Как-то раз - в конце уже марта - мы работали поздно вдвоем с Федором

Михайловичем. Он сидел, как всегда, в углу за столом, а я - рядом с ним, за бюро.

Я сверяла его поправки и, прочитывая отдельные полосы, передавала ему на

просмотр и на подпись.

Его "Дневник" в этом нумере был отчасти философского содержания и

особенно интересен был для меня потому, что в нем говорилось о выставке

картин новой русской школы, которую я только что перед тем ходила смотреть с

знакомыми литераторами.
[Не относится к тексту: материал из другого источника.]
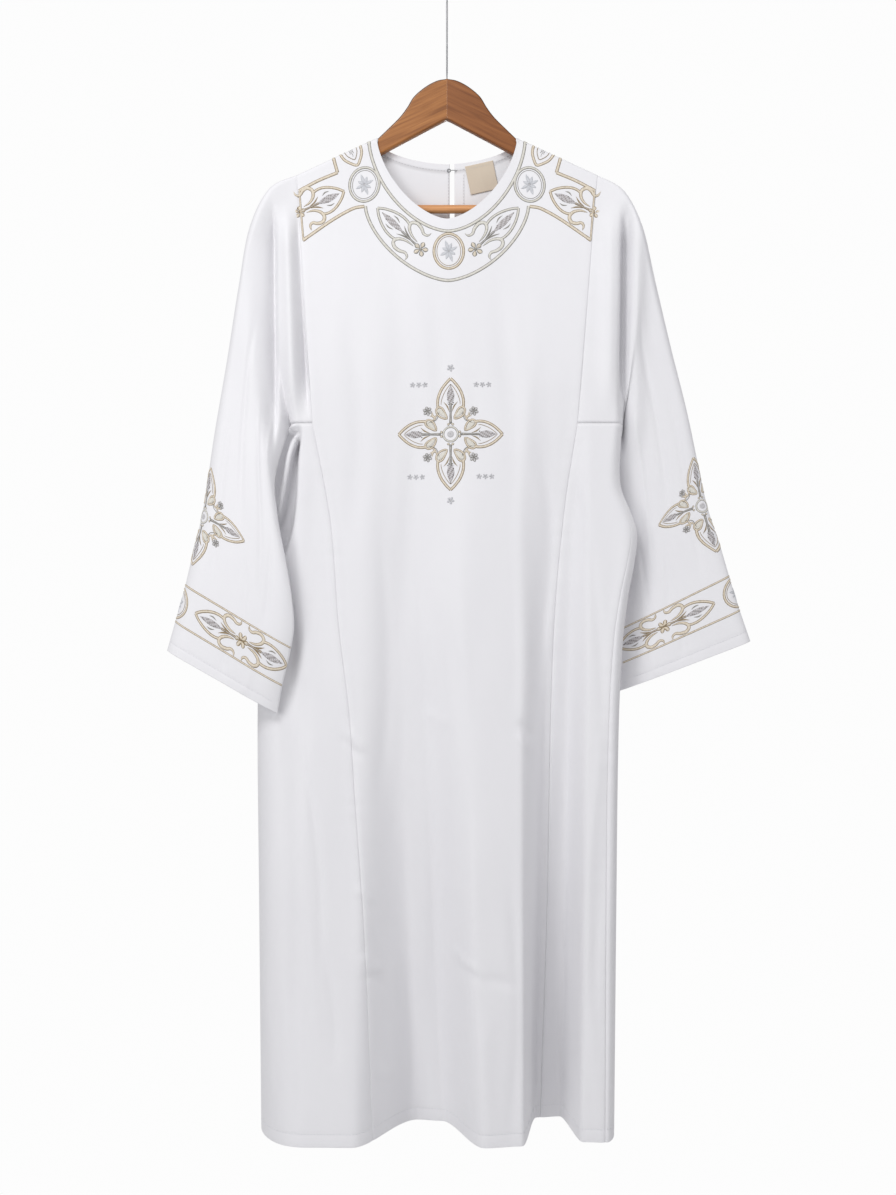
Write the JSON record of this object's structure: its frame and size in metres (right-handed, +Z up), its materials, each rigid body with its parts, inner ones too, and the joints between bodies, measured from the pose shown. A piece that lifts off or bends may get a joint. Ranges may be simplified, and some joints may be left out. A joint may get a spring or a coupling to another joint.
{
  "type": "coptic deacon tunic on a wooden hanger",
  "caption": "Ankle-length white vestment tunic with wide sleeves and side gores, hanging on a flat wooden hanger with a long wire hook.",
  "frame": {"origin": "inside top of the hanger's hook, where a rail carries it", "axes": "+Z up, the tunic's front faces -Y, +X to the viewer's right seen from the front"},
  "size_m": [0.8095, 0.1761, 1.6244],
  "materials": {
    "cloth": "smooth white polyester twill with a soft sheen, gold and silver-grey embroidery",
    "label": "beige woven tape, bare",
    "wood": "reddish brown stain under clear satin lacquer",
    "steel": "bright drawn wire"
  },
  "bodies": {
    "root": {"front": "cloth", "back": "cloth", "side_front_left": "cloth", "side_front_right": "cloth", "side_back_left": "cloth", "side_back_right": "cloth", "sleeve_left": "cloth", "sleeve_right": "cloth", "label": "label", "clasp_eye": "steel", "clasp_hook": "steel", "hanger_arm_left": "wood", "hanger_arm_right": "wood", "hanger_bar": "wood", "hanger_hook": "steel"}
  },
  "joints": []
}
Но Федор Михайлович, говоря о некоторых картинах, находил в них совсем не то, что находили эти знакомые мне литераторы {8}.

Они, например, восхищались известной картиной Ге - "Тайная вечеря" - за

ее "реализм", за то, что изображаемое в ней событие носит характер такой

обыкновенности, как будто дело происходит в наши дни, в Петербурге, где-

нибудь на Подъяческой, за ужином в складчину, тайком от полиции, в

кухмистерской Митрофанова; за то, что все апостолы на картине - как будто

современные "социалисты", Христос - по-нынешнему - "хороший, добрый

человек, с экстатическим темпераментом", а Иуда - самый обыкновенный шпион

или agent-provocateur {агент-провокатор (франц.).}, получающий по таксе за

каждый донос...

А Достоевский говорил о той же картине! "Где же тут восемнадцать веков

христианства? Где идея, вдохновлявшая столько народов, столько умов и сердец?